● **Given instruction**
Write out each line in which the string "bodies" is present.
----------
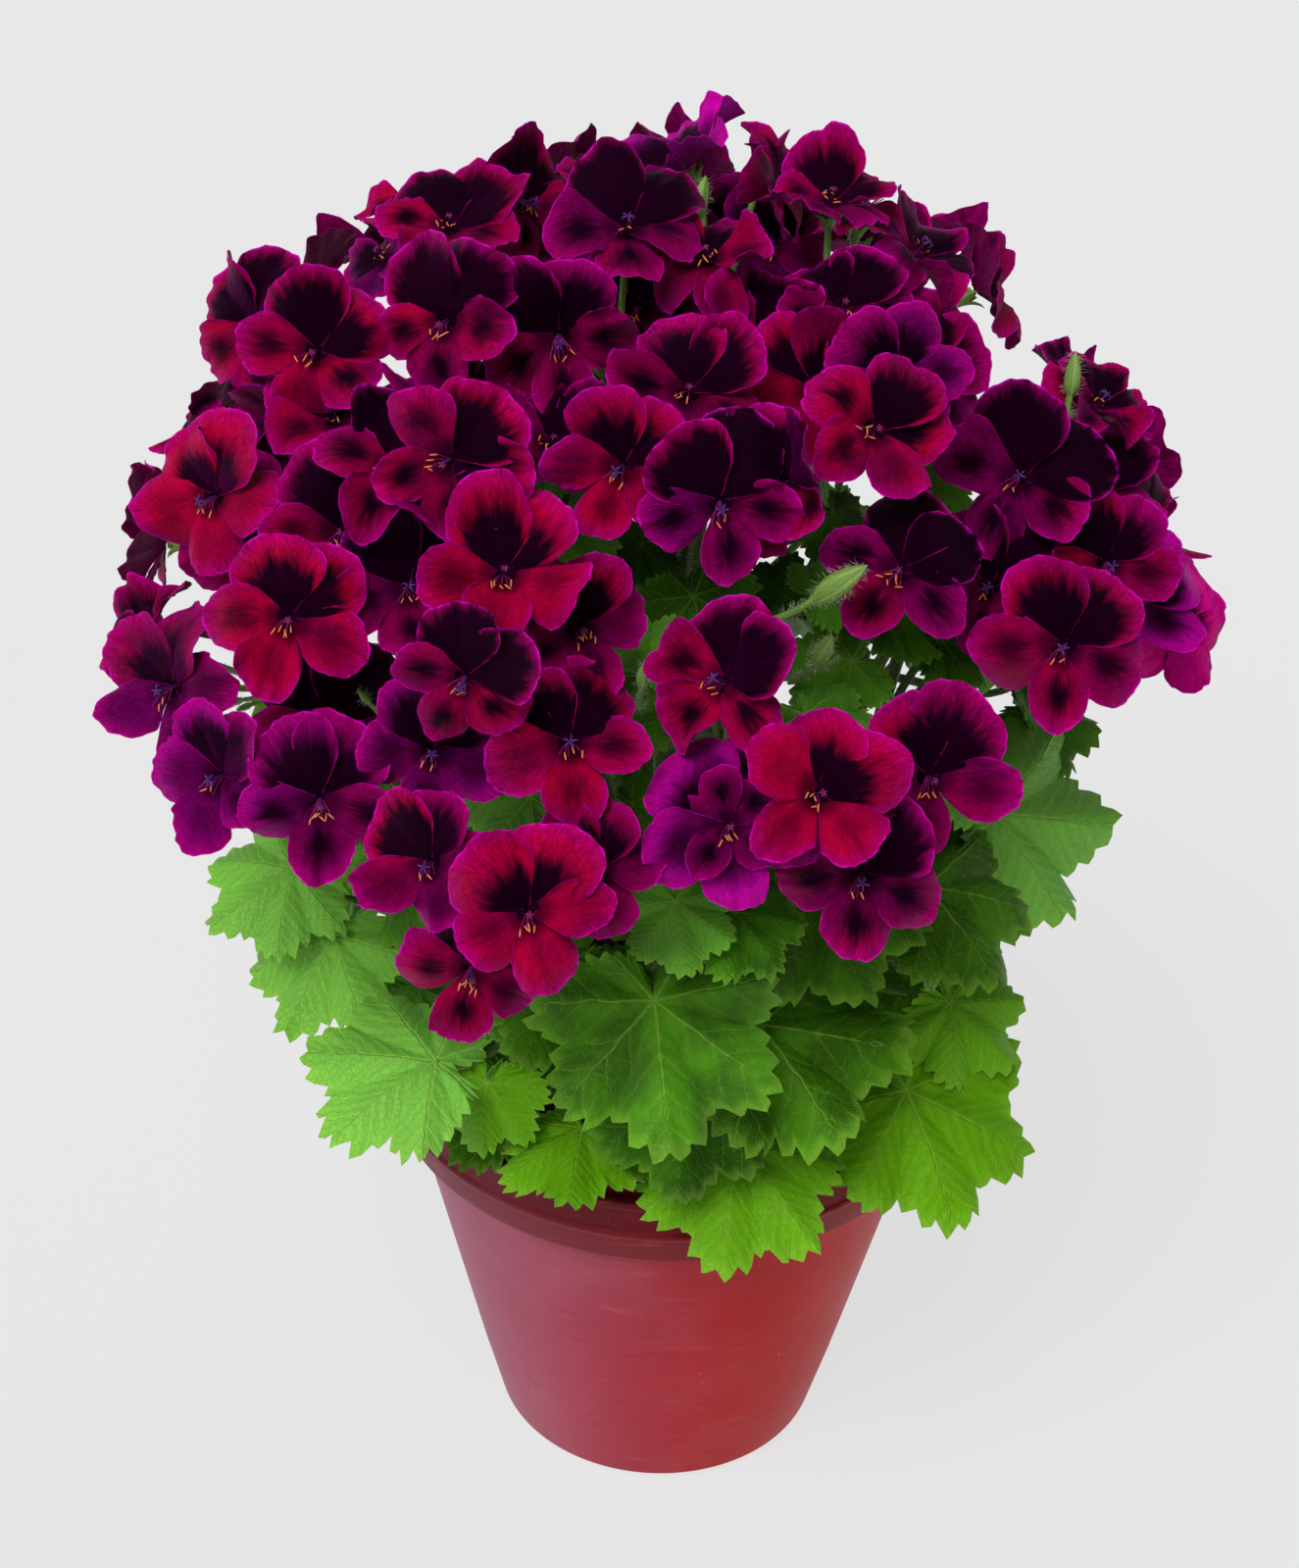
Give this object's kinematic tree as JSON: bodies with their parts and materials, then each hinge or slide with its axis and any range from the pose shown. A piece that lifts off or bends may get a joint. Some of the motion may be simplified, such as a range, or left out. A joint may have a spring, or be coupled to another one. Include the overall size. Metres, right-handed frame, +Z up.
{
  "type": "potted geranium",
  "caption": "Potted regal geranium in full flower: tapered plastic pot with a stepped rim, potting soil, leafy shoots and flower heads.",
  "frame": {"origin": "on the floor, at the centre of the underside of the pot", "axes": "+Z up along the pot's axis; -Y is the front of the plant, the side the picture shows"},
  "size_m": [0.3451, 0.3687, 0.4721],
  "materials": {
    "pot_plastic": "satin moulded plastic, terracotta red, a little dusty",
    "potting_soil": "dark crumbly potting soil",
    "foliage": "soft matt green leaf, finely hairy",
    "petals": "velvety dark crimson petal with a near-black blotch"
  },
  "bodies": {
    "root": {"pot": "pot_plastic", "soil": "potting_soil", "shoot_1": "foliage", "shoot_2": "foliage", "shoot_3": "foliage", "shoot_4": "foliage", "shoot_5": "foliage", "shoot_6": "foliage", "shoot_7": "foliage", "head_01": "petals", "head_02": "petals", "head_03": "petals", "head_04": "petals", "head_05": "petals", "head_06": "petals", "head_07": "petals", "head_08": "petals", "head_09": "petals", "head_10": "petals", "head_11": "petals", "head_12": "petals", "head_13": "petals", "head_14": "petals", "head_15": "petals", "head_16": "petals", "head_17": "petals", "head_18": "petals", "head_19": "petals", "head_20": "petals", "head_21": "petals", "head_22": "petals", "head_23": "petals", "head_24": "petals", "head_25": "petals"}
  },
  "joints": []
}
----------
● **Solution for this exercise**
Give this object's kinematic tree as JSON: bodies with their parts and materials, then each hinge or slide with its axis and any range from the pose shown. A piece that lifts off or bends may get a joint. Some of the motion may be simplified, such as a range, or left out. A joint may have a spring, or be coupled to another one. Include the overall size. Metres, right-handed frame, +Z up.
  "bodies": {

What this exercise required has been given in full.